TASK INSTRUCTIONS
Repeat the whole listing below, word for word.

=-=-=

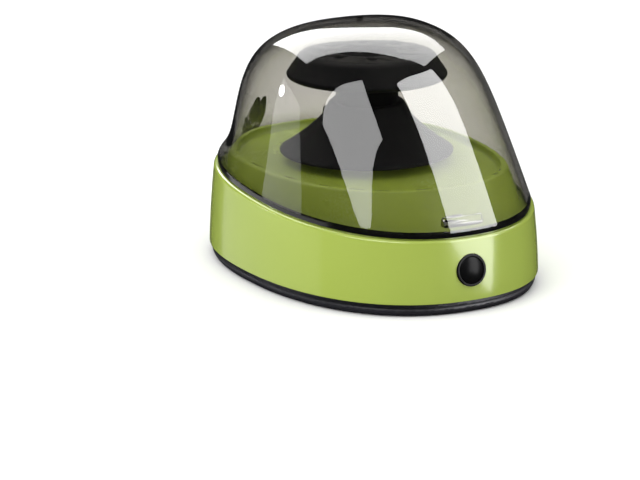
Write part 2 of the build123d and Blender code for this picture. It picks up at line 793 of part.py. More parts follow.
# Drive hub: flange, seat for the rotor, spindle and threaded stud
with BuildPart() as drive_hub:
    with BuildSketch(Plane.XZ.offset(-rotor_y)):
        with BuildLine():
            Polyline(
                (shaft_radius + fit_gap, hub_bottom),
                (hub_radius - 1, hub_bottom),
                (hub_radius - 1, hub_bottom + 5),
                (hub_flange, hub_bottom + 6.5),
                (hub_flange, tube_rotor_bottom),
                (hub_radius, tube_rotor_bottom),
                (hub_radius, grip_height - 1),
                (hub_radius - 1.8, grip_height - 1),
                (hub_radius - 1.8, grip_height + 1),
                (hub_radius, grip_height + 1),
                (hub_radius, hub_top - 0.2),
                (spindle_radius, hub_top - 0.2),
                (spindle_radius, spindle_top),
                (stud_radius, spindle_top),
                (stud_radius, stud_top),
                (0, stud_top),
                (0, shaft_top + 0.5),
                (shaft_radius + fit_gap, shaft_top + 0.5),
                close=True,
            )
        make_face()
    revolve(axis=Axis((0, rotor_y, 0), (0, 0, 1)))
    with BuildSketch(Plane.XZ.offset(-rotor_y)):
        with Locations((0, hub_bottom + 2.5)):
            Circle(1.5 + fit_gap)
    extrude(amount=12, mode=Mode.SUBTRACT)
drive_hub.part.label = "drive_hub"
export_step(drive_hub.part, "parts/drive_hub.step")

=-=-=

FINAL ANSWER
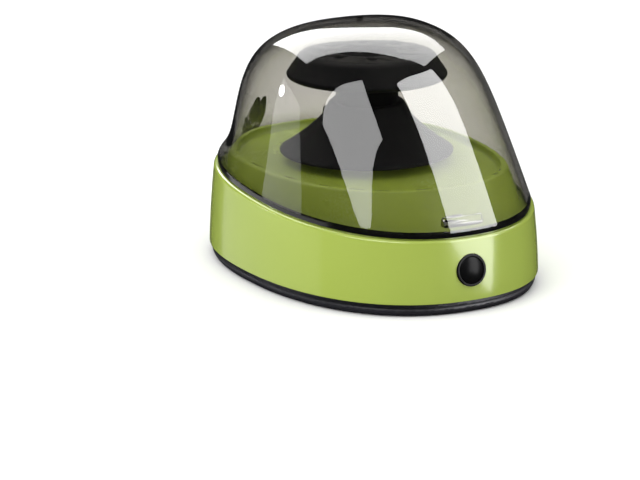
Write part 2 of the build123d and Blender code for this picture. It picks up at line 793 of part.py. More parts follow.
# Drive hub: flange, seat for the rotor, spindle and threaded stud
with BuildPart() as drive_hub:
    with BuildSketch(Plane.XZ.offset(-rotor_y)):
        with BuildLine():
            Polyline(
                (shaft_radius + fit_gap, hub_bottom),
                (hub_radius - 1, hub_bottom),
                (hub_radius - 1, hub_bottom + 5),
                (hub_flange, hub_bottom + 6.5),
                (hub_flange, tube_rotor_bottom),
                (hub_radius, tube_rotor_bottom),
                (hub_radius, grip_height - 1),
                (hub_radius - 1.8, grip_height - 1),
                (hub_radius - 1.8, grip_height + 1),
                (hub_radius, grip_height + 1),
                (hub_radius, hub_top - 0.2),
                (spindle_radius, hub_top - 0.2),
                (spindle_radius, spindle_top),
                (stud_radius, spindle_top),
                (stud_radius, stud_top),
                (0, stud_top),
                (0, shaft_top + 0.5),
                (shaft_radius + fit_gap, shaft_top + 0.5),
                close=True,
            )
        make_face()
    revolve(axis=Axis((0, rotor_y, 0), (0, 0, 1)))
    with BuildSketch(Plane.XZ.offset(-rotor_y)):
        with Locations((0, hub_bottom + 2.5)):
            Circle(1.5 + fit_gap)
    extrude(amount=12, mode=Mode.SUBTRACT)
drive_hub.part.label = "drive_hub"
export_step(drive_hub.part, "parts/drive_hub.step")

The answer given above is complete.